# Combinatorial Proof of Combinatorial Identity involving $(-1)^k \binom {n-1}{k}$

Given the following identity: $$\sum_{i=0}^k (-1)^i \binom ni = (-1)^k \binom {n-1}{k}.$$

This is provable by induction. However, I wonder if there is a way to prove this in a combinatorial fashion (something like subsets, groups, choosing $$n$$ balls from a box with $$k$$ balls, et cetera.)

Thank you.

The left side of your equation is a weighted count of the subsets of $$\{1,\dots,n\}$$ of all sizes $$i$$ from $$0$$ to $$k$$, the weights being $$1$$ or $$-1$$ according as $$i$$ is even or odd. We can pair up most of these subsets as follows: If a set $$X$$ contains $$n$$, pair it with $$X-\{n\}$$; if it doesn't contain $$n$$, pair it with $$X\cup\{n\}$$. Note that this is truly a pairing; if we paired $$X$$ with $$Y$$, then we also paired $$Y$$ with $$X$$. Any two paired sets contribute with opposite signs to your sum, so their contributions cancel out, and the sum reduces to the unpaired sets.
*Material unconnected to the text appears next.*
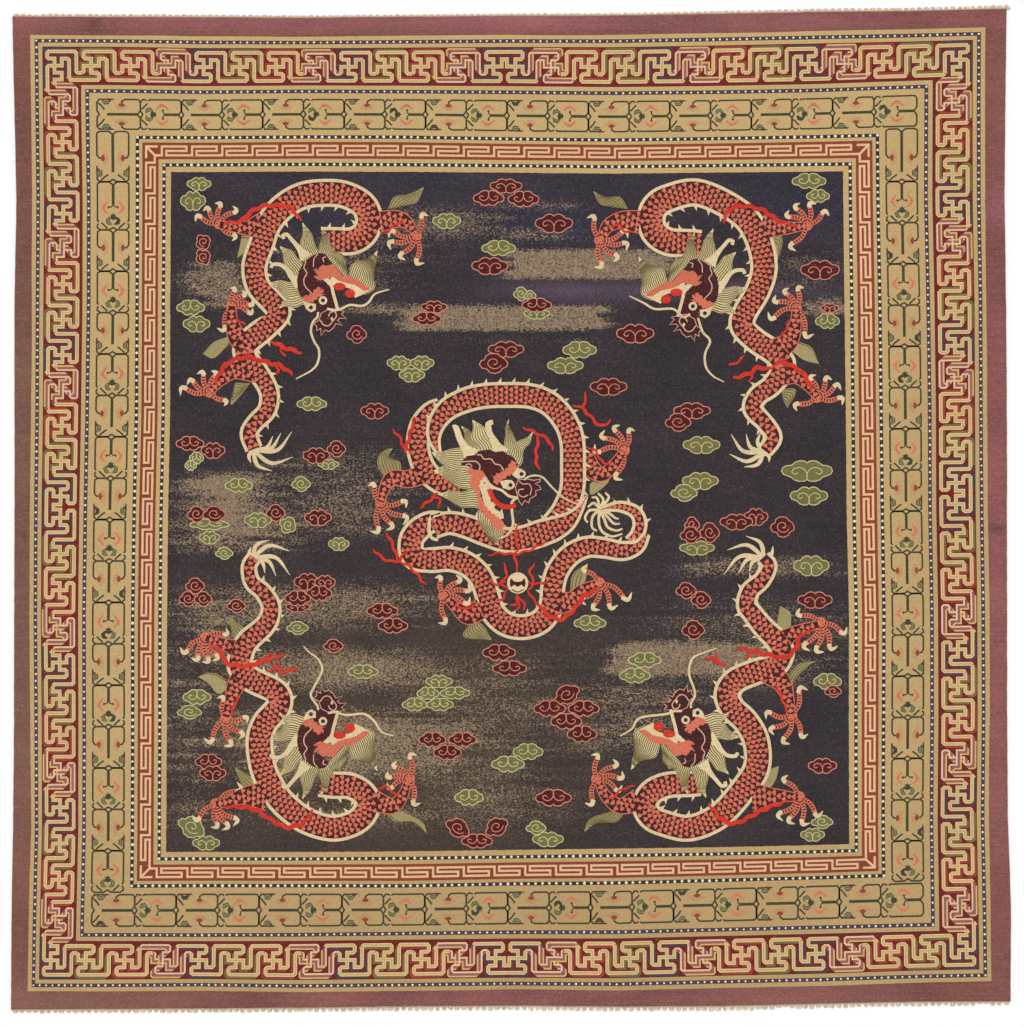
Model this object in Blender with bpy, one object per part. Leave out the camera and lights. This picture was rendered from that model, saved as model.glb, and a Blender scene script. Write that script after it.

But these are just the sets that have $$k$$ elements and don't contain $$n$$. Any smaller set can be paired, as described, by adjoining or removing $$n$$; and a set of size $$k$$ that contains $$n$$ can be paired as described, by removing $$n$$. Only when a set doesn't contain $$n$$ (so we want to adjoin $$n$$) and has size $$k$$ (so that adjoining an element would make its size impermissibly large) is there a failure of pairing. The unpaired sets, the sets of size $$k$$ that don't contain $$n$$, all contribute with sign $$(-1)^k$$, and there are $$\binom {n-1}k$$ of them. Hence the right side of your equation.